De manière générale, les statuts fournissent une liste assez longue des opérations que la société est en droit d'accomplir ; ils ajoutent ce qu'il est convenu d'appeler une « clause parapluie » en vertu de laquelle la société pourra réaliser ou participer à toutes opérations financières ou commerciales se rattachant directement ou indirectement aux activités visées spécifiquement dans l'objet. Une telle précaution rédactionnelle permet d'éviter la dissolution de la société, laquelle pourrait être prononcée si l'objet social devenait impossible en raison d'un événement survenant au cours de la vie de la société, par exemple, s'agissant d'une société exploitant un hôtel, la fermeture administrative de l'hôtel pour non-conformité aux règles de sécurité.

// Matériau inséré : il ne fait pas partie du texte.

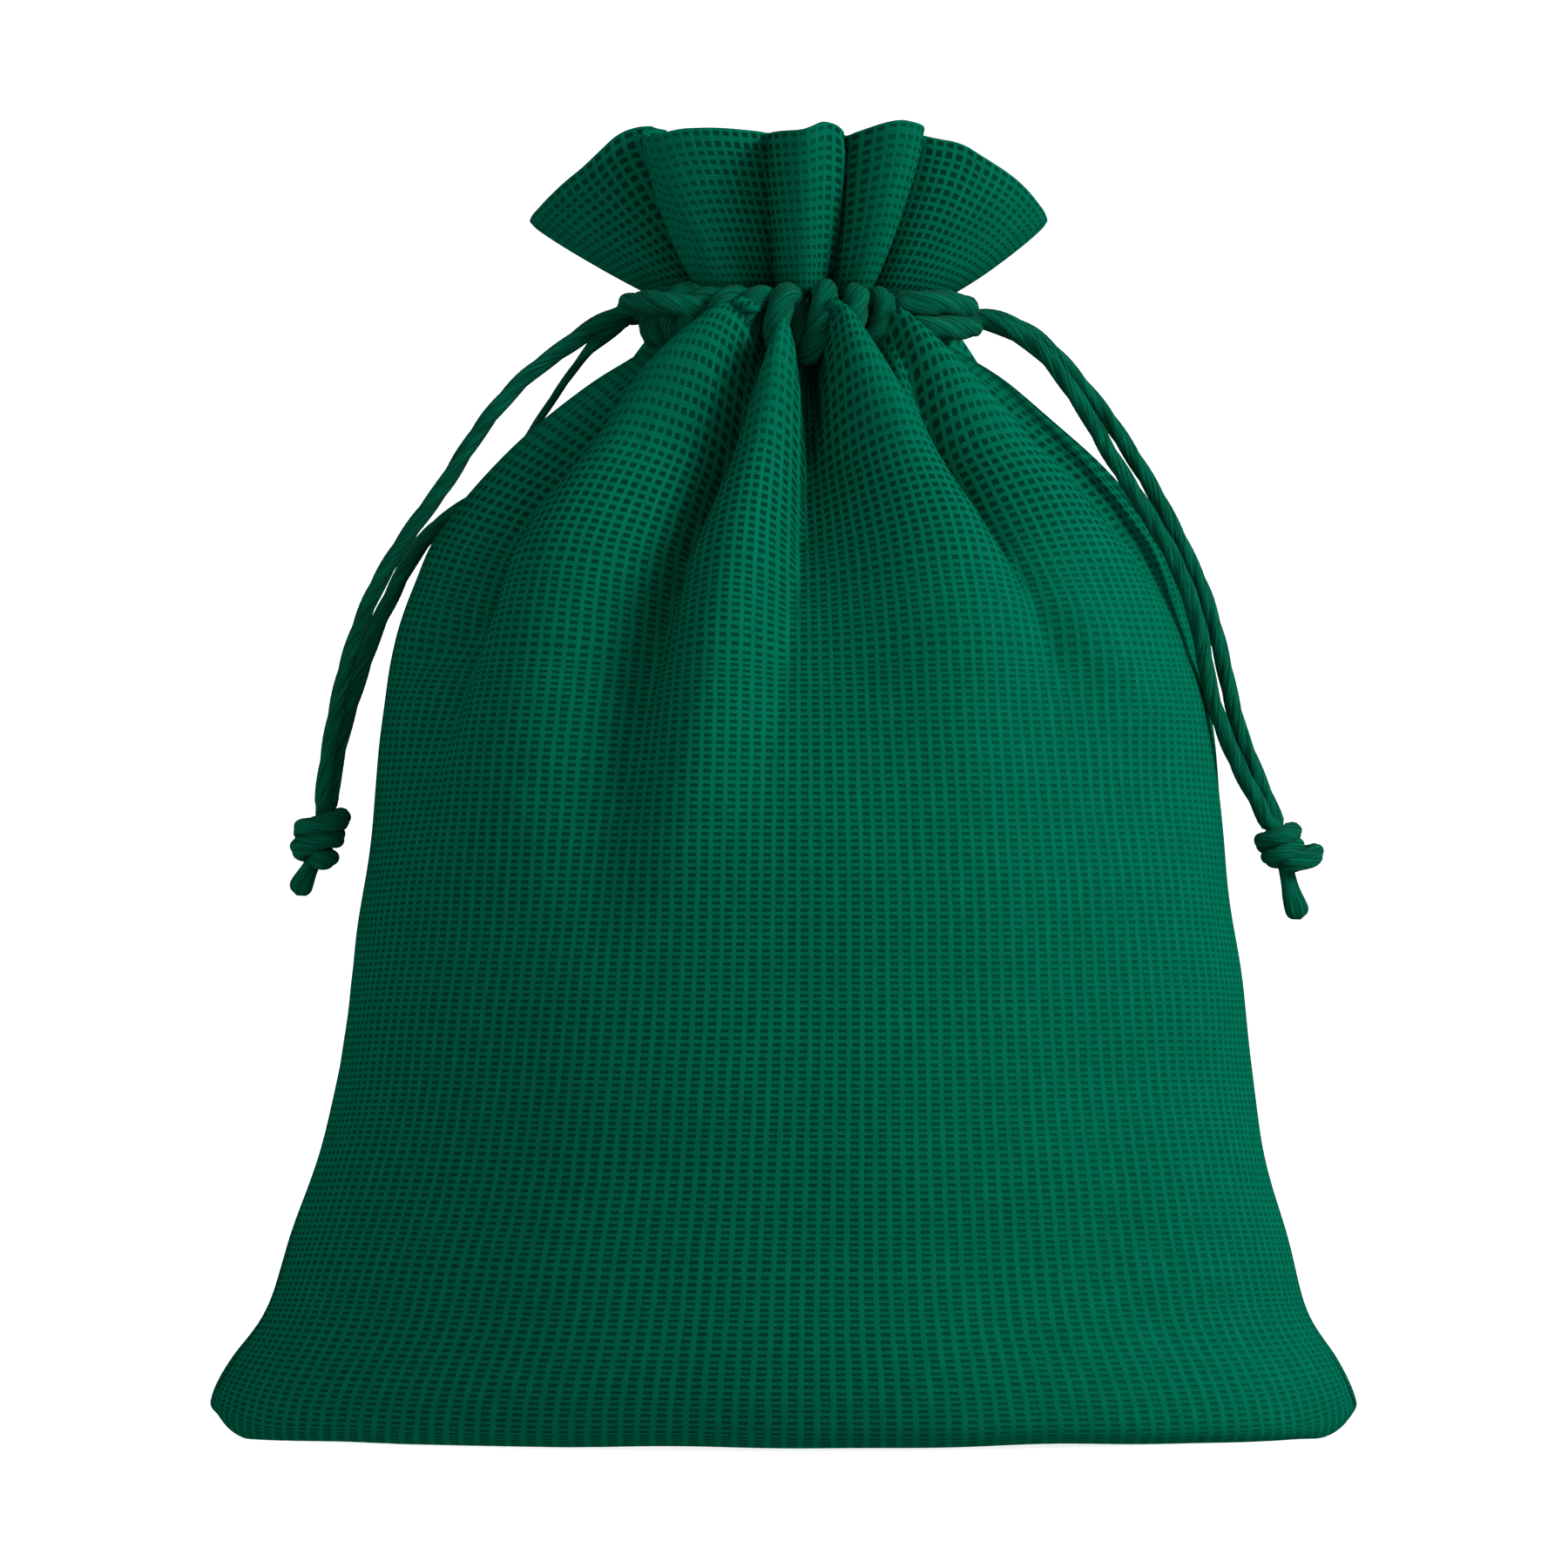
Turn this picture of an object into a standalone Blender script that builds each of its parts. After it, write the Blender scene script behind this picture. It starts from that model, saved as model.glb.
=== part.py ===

Exigence d'un objet licite et possible
La société doit avoir un objet licite, c'est-à-dire qui ne soit pas contraire à l'ordre public ou aux bonnes mœurs, sinon sa nullité pourrait être prononcée. En pratique, cette sanction est rarement prononcée par les tribunaux. Les illustrations d'illicéité de l'objet, en jurisprudence, sont anciennes. Cela concerne l'hypothèse, par exemple, de la société ayant pour objet le proxénétisme, la contrebande, ou le commerce avec l'ennemi. La nullité est d'autant moins susceptible d'être retenue que, pour la jurisprudence européenne, c'est l'objet statutaire et non l'objet réel de la société qui doit être pris en considération pour apprécier sa licéité (CJCE 13 nov. 1990, Marleasing), solution qui semble être en contradiction avec celle retenue traditionnellement par le droit français. Elle aboutit à rendre l'annulation d'une société pour illicéité de l'objet purement théorique, car on imagine difficilement que les statuts prévoient que la société exerce une activité illicite, voire immorale.
De même l'objet social doit être possible. Doit ainsi, très certainement, être frappée de nullité la société ayant pour objet l'organisation d'excursions en direction de la lune !
Événements affectant l'objet social
Changement d'objet social
L'objet social étant une mention qui doit obligatoirement figurer dans les statuts, sa modification, totale ou partielle, est possible, mais elle doit être décidée par les associés selon les règles de majorité prévues pour les modifications statutaires. Comme pour toute modification régulière des statuts, elle n'entraîne pas la création d'une personne morale nouvelle (C. civ., art. 1844-3).
Par ailleurs, dès lors que, dans la demande d'immatriculation au registre du commerce déposée au moment de la création de la société, la loi impose simplement que la société déclare son ou ses activités principales, et non pas son objet social (C. com., art. R. 123-53, 6o ), une modification de l'objet social qui n'entraînerait pas corrélativement celle de l'activité principale exercée ne nécessite pas le dépôt d'une inscription modificative à ce registre.
Réalisation ou extinction de l'objet social
La société prend fin par la réalisation ou l'extinction de son objet (C. civ., art. 1844-7, 2o ). Il y a extinction de l'objet social dans deux séries de circonstances.
Soit celui-ci est épuisé, car entièrement réalisé. Tel est le cas de la société constituée pour mener à bien un chantier de construction particulier, une fois l'ouvrage achevé. Il ne faut que la société puisse poursuivre son activité (par exemple en se lançant dans un nouveau chantier).
Soit il y a impossibilité absolue de la mise en œuvre de l'objet social. Si le fonds de commerce constitue l'unique ou l'élément essentiel de l'actif social, sa vente (ou tout acte de disposition portant sur ce fonds, par exemple sa mise en société) implique nécessairement la modification, voire l'extinction de l'objet social, opération qui relève alors de la seule compétence des associés (Com. 18 oct. 1994, no 92-21.485). Il est en de même de l'entreprise de presse qui a pour objet social l'exploitation d'un hebdomadaire dont la dénomination expresse est celle de la société, en cas de cession du titre. L'impossibilité peut également tenir à ce que l'objet est devenu illicite ; tel est le cas de la société d'expertise comptable qui a été radiée de l'ordre des experts-comptables.
La notion d'extinction de l'objet social est interprétée strictement par les tribunaux. Ainsi, il a été jugé que la cession d'actions d'une société détenues par une holding qui avait pour objet statutaire l'acquisition, la gestion et l'administration de titres de sociétés n'avait pas pour conséquence l'extinction de son objet et n'impliquait donc pas sa dissolution (Com. 7 oct. 2008, no 07-18.635).